Looking ahead the strategic role of gamification in marketing and sales
In many organizations, gamification is still treated as a tactic or campaign format. Over the next few years, its role is likely to become more structural. As customer journeys become increasingly non linear and as data privacy pressures mount, businesses that can orchestrate voluntary, engaging data rich experiences will hold a significant advantage.
For marketing, that means reimagining core processes such as lead capture, onboarding, nurturing and loyalty as guided progressions rather than isolated touchpoints. For sales, it means using gamification signals to prioritize outreach, personalize conversations and track readiness in more nuanced ways.
Ultimately, the question for marketing and sales leaders is not whether customers enjoy playful elements.

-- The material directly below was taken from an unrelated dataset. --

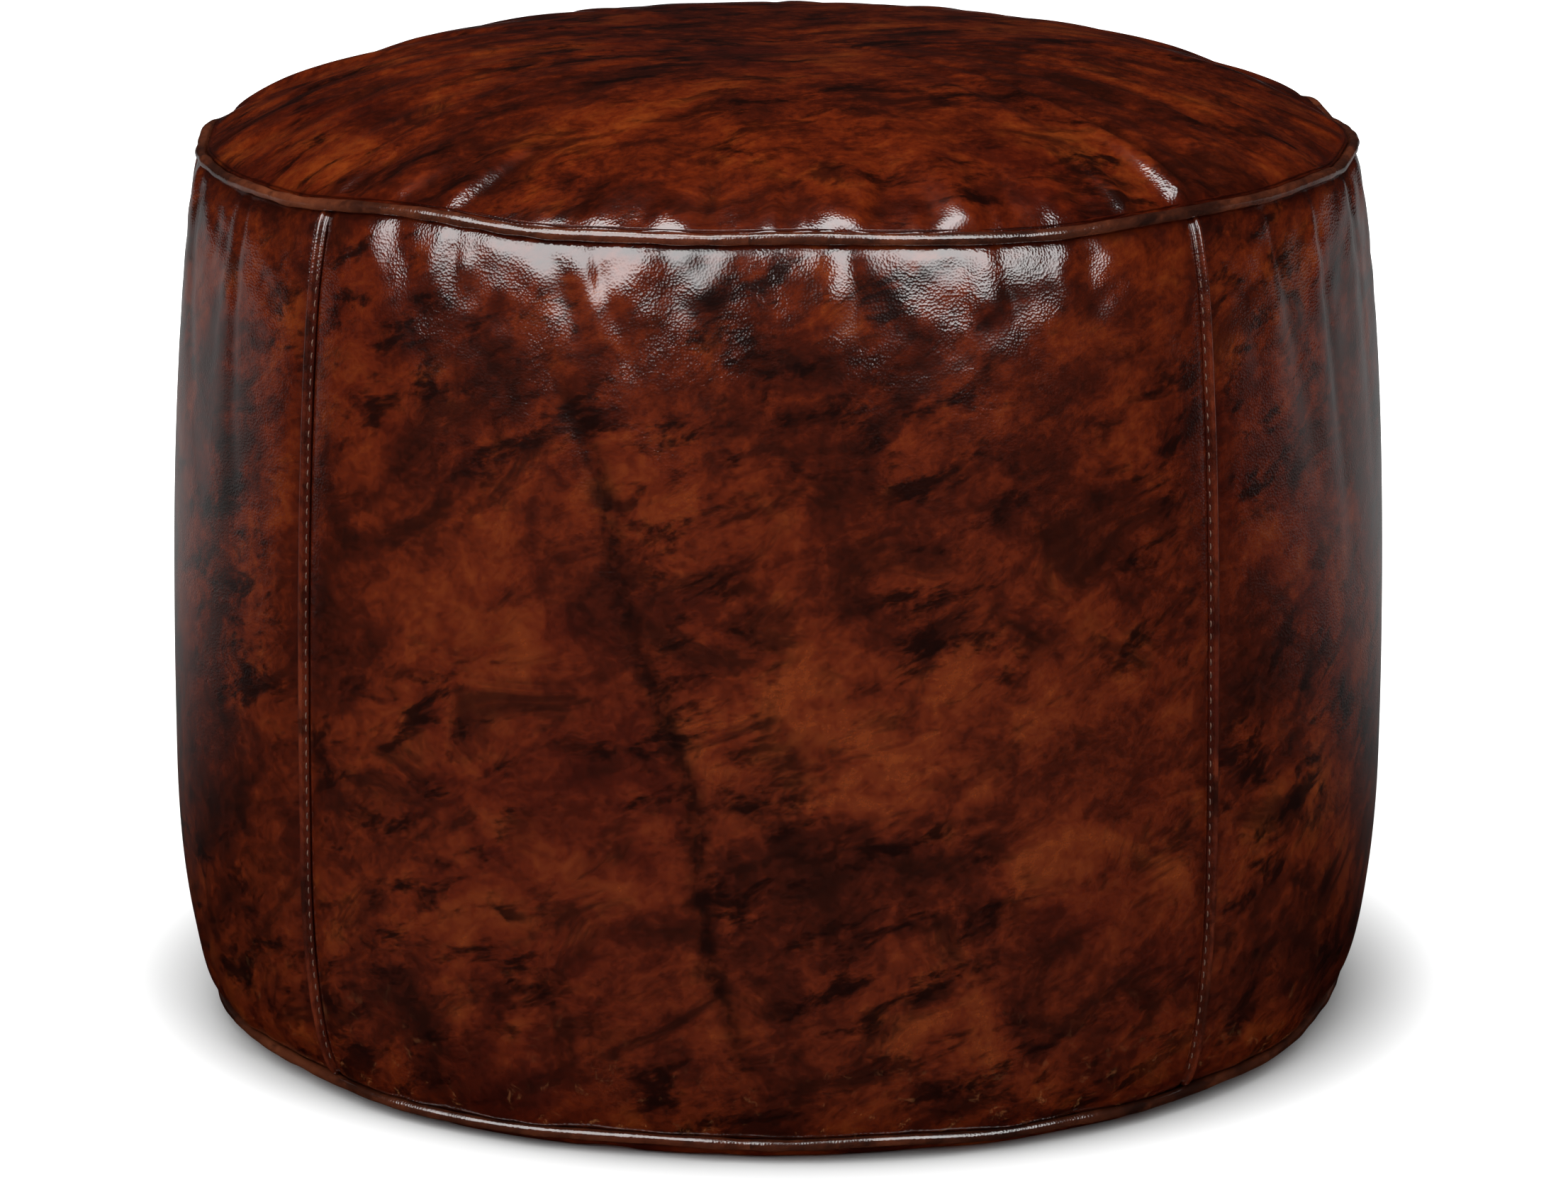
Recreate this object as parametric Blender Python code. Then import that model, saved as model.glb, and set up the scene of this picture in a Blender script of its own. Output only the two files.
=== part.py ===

The deeper question is whether you are giving prospects and customers a compelling reason to continue interacting with you between purchases. Gamification, when aligned with commercial logic and executed with discipline, offers a powerful answer.
Organizations that embrace this perspective will not just have more engaging campaigns. They will build systems where every interaction becomes an opportunity to learn, to guide and to convert. That is why gamification is quietly reshaping performance driven marketing and why it deserves a thoughtful place in your sales and conversion strategy.